Ya no tiene caso llevar sobre la espalda el cargamento de los días nublados porque cuando llegaste, musa mía, me transformé en tu amante de la pluma y vislumbré los escenarios paradisíacos que esperan nuestra llegada. Sólo hay que ir tomados de la mano.
Todos los colores del universo se fusionaron y transformaron en arcoíris cuando llegaste, acaso porque en tu morral cargabas el lienzo y los pinceles para pintar nuestro paraíso.
Únicamente los seres privilegiados, los hombres y mujeres bendecidos, tenemos la dicha de unir los años de nuestras existencias a ángeles que rondan en este mundo para derramar todo su amor y sus virtudes, y eso lo comprobé cuando llegaste.

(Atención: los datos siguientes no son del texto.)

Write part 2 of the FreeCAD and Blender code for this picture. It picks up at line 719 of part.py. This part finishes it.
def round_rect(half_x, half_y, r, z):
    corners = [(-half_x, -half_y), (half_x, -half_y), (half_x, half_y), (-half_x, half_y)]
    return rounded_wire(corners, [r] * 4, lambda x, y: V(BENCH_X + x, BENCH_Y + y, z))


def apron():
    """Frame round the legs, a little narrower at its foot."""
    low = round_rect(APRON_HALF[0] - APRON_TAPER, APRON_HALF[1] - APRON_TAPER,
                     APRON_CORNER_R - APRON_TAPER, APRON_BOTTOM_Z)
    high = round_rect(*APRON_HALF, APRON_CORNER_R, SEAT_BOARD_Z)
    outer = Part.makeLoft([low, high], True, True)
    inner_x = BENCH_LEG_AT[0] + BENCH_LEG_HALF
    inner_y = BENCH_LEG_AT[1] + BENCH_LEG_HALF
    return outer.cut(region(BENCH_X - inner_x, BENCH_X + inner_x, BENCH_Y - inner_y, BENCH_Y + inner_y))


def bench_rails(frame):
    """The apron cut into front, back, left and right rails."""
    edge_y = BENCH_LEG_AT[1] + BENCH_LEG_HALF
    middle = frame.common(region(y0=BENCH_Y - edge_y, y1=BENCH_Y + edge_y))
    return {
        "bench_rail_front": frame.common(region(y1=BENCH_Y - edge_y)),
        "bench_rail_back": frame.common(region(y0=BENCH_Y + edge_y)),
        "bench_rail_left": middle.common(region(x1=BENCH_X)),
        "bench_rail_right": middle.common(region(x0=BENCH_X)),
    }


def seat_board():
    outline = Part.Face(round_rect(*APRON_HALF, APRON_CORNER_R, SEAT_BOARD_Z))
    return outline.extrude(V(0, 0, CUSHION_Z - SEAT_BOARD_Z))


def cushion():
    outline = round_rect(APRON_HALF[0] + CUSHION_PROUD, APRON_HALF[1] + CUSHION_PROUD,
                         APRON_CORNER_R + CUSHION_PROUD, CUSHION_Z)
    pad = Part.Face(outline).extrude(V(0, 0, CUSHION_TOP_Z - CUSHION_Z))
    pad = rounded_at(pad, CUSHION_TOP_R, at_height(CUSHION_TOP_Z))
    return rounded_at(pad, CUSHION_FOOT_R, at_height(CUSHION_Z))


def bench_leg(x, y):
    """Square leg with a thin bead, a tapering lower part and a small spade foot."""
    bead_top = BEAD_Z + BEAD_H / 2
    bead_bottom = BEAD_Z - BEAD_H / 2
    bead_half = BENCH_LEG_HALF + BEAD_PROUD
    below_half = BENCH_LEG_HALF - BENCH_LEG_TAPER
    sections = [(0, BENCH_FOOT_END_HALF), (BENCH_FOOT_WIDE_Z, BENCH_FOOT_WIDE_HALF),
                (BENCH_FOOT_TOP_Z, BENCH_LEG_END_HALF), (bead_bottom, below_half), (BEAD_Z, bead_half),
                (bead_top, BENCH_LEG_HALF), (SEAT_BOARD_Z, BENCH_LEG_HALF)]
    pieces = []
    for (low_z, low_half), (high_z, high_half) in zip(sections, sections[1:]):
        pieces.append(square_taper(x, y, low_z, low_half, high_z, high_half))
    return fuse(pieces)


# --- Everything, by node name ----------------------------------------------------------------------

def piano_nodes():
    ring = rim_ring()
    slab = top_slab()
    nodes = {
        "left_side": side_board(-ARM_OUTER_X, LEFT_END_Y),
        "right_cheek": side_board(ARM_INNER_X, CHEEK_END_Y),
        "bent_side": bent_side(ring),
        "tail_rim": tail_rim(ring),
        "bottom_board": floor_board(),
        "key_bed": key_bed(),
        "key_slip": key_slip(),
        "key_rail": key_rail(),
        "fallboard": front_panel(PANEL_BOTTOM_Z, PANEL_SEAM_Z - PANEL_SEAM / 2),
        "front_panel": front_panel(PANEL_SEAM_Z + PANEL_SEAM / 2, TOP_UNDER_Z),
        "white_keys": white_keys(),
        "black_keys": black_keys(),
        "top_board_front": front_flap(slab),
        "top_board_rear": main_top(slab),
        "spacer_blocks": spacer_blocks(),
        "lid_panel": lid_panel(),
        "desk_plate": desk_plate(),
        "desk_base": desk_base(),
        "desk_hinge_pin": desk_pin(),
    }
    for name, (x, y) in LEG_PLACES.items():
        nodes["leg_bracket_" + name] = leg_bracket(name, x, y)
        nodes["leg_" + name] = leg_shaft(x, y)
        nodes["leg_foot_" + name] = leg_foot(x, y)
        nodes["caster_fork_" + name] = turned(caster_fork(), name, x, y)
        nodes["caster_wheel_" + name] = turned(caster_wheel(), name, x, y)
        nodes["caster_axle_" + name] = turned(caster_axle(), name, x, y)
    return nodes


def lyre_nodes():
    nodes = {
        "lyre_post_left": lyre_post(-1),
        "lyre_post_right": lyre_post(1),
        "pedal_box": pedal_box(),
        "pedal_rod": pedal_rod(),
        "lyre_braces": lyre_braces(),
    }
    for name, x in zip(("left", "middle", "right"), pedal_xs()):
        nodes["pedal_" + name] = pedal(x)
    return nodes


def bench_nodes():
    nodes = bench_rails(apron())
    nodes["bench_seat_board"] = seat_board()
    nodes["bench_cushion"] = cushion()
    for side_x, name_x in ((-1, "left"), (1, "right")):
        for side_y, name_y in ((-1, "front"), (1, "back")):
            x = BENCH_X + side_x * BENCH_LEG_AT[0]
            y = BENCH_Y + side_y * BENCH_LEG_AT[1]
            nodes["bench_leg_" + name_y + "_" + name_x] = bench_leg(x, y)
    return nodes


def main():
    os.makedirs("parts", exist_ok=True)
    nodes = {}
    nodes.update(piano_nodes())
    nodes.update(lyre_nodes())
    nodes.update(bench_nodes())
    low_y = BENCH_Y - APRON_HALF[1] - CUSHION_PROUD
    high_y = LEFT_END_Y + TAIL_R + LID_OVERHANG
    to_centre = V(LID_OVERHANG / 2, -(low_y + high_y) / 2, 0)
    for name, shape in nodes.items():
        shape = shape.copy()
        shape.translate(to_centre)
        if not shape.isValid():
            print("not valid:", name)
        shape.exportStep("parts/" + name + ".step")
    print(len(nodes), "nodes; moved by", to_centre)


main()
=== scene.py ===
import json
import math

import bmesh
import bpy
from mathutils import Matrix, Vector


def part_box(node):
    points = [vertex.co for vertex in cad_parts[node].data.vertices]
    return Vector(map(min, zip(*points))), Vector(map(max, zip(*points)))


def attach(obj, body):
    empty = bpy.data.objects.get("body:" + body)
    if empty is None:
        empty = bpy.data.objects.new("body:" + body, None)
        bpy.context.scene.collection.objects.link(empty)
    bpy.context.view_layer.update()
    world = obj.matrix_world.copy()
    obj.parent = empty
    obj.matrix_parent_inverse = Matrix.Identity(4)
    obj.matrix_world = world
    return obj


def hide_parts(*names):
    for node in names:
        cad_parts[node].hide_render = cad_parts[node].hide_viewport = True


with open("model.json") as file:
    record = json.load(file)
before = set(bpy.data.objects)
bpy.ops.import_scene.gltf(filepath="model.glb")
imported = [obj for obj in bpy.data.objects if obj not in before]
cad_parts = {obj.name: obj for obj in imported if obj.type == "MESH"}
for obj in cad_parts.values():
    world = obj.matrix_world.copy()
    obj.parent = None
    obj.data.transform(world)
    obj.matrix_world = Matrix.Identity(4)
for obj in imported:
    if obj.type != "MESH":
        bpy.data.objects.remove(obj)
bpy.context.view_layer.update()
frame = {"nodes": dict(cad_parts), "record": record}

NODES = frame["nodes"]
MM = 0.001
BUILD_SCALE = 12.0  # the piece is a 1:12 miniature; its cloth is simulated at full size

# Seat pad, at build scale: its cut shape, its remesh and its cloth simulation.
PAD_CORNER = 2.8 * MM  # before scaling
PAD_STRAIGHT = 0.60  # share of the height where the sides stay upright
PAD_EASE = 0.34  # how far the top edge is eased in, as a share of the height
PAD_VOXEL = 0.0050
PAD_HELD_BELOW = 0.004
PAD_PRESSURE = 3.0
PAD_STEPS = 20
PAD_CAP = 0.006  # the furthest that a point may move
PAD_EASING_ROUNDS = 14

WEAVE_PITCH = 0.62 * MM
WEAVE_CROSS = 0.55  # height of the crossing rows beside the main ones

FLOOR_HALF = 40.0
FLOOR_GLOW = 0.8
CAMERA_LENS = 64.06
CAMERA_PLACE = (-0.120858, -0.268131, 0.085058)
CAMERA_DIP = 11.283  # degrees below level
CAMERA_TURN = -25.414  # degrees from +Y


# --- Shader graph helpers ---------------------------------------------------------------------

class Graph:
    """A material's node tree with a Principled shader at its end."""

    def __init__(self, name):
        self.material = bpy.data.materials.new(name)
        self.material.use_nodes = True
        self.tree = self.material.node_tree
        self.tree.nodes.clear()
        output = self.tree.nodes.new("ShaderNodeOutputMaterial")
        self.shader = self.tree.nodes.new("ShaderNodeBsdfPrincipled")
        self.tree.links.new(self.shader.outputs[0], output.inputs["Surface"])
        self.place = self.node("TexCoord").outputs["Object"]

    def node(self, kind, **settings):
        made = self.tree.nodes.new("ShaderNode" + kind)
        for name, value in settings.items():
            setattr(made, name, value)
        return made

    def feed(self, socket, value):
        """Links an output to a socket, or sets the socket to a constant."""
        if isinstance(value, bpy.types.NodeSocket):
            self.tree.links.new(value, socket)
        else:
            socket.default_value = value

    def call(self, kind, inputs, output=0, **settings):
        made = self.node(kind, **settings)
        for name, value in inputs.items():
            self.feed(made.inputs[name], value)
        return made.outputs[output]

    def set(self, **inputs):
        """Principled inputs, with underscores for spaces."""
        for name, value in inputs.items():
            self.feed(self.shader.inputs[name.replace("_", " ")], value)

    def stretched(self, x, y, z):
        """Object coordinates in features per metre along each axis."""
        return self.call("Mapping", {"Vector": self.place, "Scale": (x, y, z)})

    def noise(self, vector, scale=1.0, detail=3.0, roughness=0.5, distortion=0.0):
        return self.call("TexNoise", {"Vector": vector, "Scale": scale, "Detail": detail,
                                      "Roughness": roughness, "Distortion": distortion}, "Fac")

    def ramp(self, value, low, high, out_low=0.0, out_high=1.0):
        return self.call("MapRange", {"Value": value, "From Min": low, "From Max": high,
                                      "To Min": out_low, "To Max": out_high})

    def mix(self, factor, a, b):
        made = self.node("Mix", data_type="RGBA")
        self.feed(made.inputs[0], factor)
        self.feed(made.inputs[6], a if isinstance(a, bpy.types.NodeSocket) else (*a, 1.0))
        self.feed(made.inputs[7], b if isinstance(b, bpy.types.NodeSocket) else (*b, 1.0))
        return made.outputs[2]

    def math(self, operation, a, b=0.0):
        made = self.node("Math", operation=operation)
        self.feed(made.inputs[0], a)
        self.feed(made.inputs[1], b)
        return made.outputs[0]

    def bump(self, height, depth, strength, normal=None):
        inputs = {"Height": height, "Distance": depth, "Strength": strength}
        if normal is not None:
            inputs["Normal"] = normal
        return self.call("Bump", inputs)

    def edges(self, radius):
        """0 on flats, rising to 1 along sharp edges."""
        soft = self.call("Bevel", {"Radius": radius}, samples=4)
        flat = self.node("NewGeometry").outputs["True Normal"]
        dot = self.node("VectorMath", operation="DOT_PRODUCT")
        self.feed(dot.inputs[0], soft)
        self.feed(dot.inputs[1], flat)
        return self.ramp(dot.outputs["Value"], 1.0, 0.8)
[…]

Yo sé que cuando llegaste a mi vida, a mis sentimientos, el cielo se aproximó al mundo con todo su esplendor. Así, al mirar arriba o estirar las manos, empecé a alcanzar las estrellas y a tocar el edén que creía tan olvidado y lejano.
Otras veces, insisto, hubiera pensado que se trataba de una fantasía, un sueño de esos que uno tiene al suspirar por un amor; pero cuando llegaste, musa mía, me convertí en tu amante de la pluma, en el corazón que palpita con el tuyo al unísono del concierto universal, con la música de la vida que se percibe en la lluvia, el río, la cascada y el viento.

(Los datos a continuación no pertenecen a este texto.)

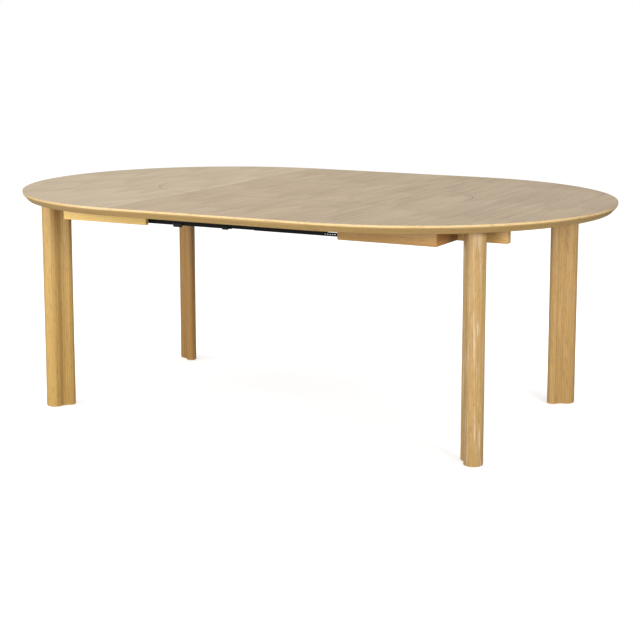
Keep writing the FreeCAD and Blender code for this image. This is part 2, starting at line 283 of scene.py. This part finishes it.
def edge_section(bm, x, out_y):
    """The lipping's section in a plane across X, out_y being the side it faces, centred on Y = 0."""
    low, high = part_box("lipping_right")
    inner = rim_radius - lipping_in
    corners = [(inner, low.z), (rim_radius - undercut, low.z), (rim_radius, high.z - nose),
               (rim_radius, high.z), (inner, high.z)]
    verts = [bm.verts.new((x, out_y * across_y, z)) for across_y, z in corners]
    for a, b in zip(verts, verts[1:] + verts[:1]):
        bm.edges.new((a, b))
    bmesh.ops.bevel(bm, geom=[verts[2]], offset=nose_round, segments=5, profile=0.5, affect="VERTICES",
                    material=-1)
    return bm.edges[:]


def paint_slope_shade(piece, name, **cut):
    """Gives the slope under the nose a darker copy of the wood, as painted shade where it faces down."""
    piece.data.materials.append(wood(name, [c * 0.72 for c in honey_pale], [c * 0.66 for c in honey_dark],
                                     honey_pore, "x", coat=0.1, gloss=0.5, worn=0.0, **cut))
    for face in piece.data.polygons:
        face.material_index = 1 if face.normal.z < facing_down else 0


# The nose's oak is painted paler than the rest of the honey oak, as a painted highlight along the upright
# nose.
nose_highlight_pale, nose_highlight_dark = (0.82, 0.60, 0.29), (0.60, 0.40, 0.17)
lipping_in, undercut, nose, nose_round, facing_down = 0.024, 0.017, 0.0085, 0.0035, -0.2
for side, sign in (("left", -1), ("right", 1)):
    cut = {"shift": (sign * 2.0, 0.0, 0.0), "ring_centre": sign * seam_x, "ring_width": 0.0045,
           "heart": -0.70, "lean": 0.004}
    bm = bmesh.new()
    section = edge_section(bm, 0.0, -1)
    bmesh.ops.spin(bm, geom=bm.verts[:] + section, cent=(0, 0, 0), axis=(0, 0, sign), angle=math.pi,
                   steps=128, use_merge=False, use_duplicate=False)
    bmesh.ops.remove_doubles(bm, verts=bm.verts[:], dist=1e-6)
    bmesh.ops.holes_fill(bm, edges=[e for e in bm.edges if e.is_boundary], sides=0)
    bmesh.ops.translate(bm, verts=bm.verts[:], vec=(sign * seam_x, 0, 0))
    rim = new_piece(bm, "solid_edge_" + side, "lipping_" + side, wood(
        "solid_edge_" + side, nose_highlight_pale, nose_highlight_dark, honey_pore, "x", coat=0.5, gloss=0.34, worn=0.2, **cut))
    paint_slope_shade(rim, "solid_slope_" + side, **cut)
    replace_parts(rim, "lipping_" + side)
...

Cuando llegaste, aprendí que no se trata de contar las estrellas que asoman en la bóveda celeste, y menos apagarlas, sino admirarlas y gozar su compañía en la inmensidad de un espectáculo irrepetible; comprendí que el sentido de la vida no es inventariar los árboles del bosque, las burbujas que surgen de los manantiales y las gotas de la lluvia, porque se trata de disfrutar y vivir magistralmente, auténticos y plenos, libres de ataduras.
Admito que cuando llegaste, tu risa natural, la dulzura de tus palabras, tus valores, tu inclinación al silencio interior, la búsqueda permanente de Dios como propósito de vida, la congruencia entre tus principios y tus actos, tu estilo especial y excelso, me parecieron, porque así lo son, diferentes a los de la mayoría del mundo.
Entendí, cuando llegaste, que eres distinta a la humanidad y, por lo mismo, fácilmente condenable por quienes te desearían por sus apetitos, por el afán de coleccionarte entre sus pasiones, por el embeleso de un coqueteo falso, y fue así que acepté unirme a ti por medio de un amor diferente, mágico, especial, intenso, superior e inolvidable.
Imaginé, cuando llegaste, que contigo protagonizaría una de las historias más esplendorosas y románticas que se hayan escrito en el mundo, y también, lo confieso, que serías mi inspiración para componer una obra especial, un libro sobre el amor, textos que quedarán como constancia de los sentimientos que desde entonces acompañan y fluyen desde nuestro interior.
Evidentemente, cuando llegaste, ya sabía que pocas mujeres son como tú, y que si los necios te llaman anticuada y tonta sólo por no acceder a sus apetitos y caprichos, eres de virtud modelo y capaz de dar todo tu amor y hacer feliz a quien te acepte, valore y respete.
No me equivoqué, cuando llegaste, al ofrecerte mi amor para cada día de nuestras existencias e incluso por toda la eternidad, porque la unión de ambos garantiza que navegaremos por los océanos de la inmortalidad.
Cuando llegaste, nací de nuevo, reí y miré los días de mi existencia como el azul del mar y el cielo al besarse en el horizonte. Desterré, en caso de que existieran, la soledad, el dolor, la tristeza y el miedo, porque a cambio recibí una cascada de encanto y felicidad.
No niego que cuando llegaste, Dios agregó nuevos colores, creó música e inventó el vergel más cercano a su hogar, tal vez porque tú y yo, la musa y el amante de la pluma, acordamos enlazar nuestras manos con la intención de caminar y mecernos en el columpio de la inmortalidad.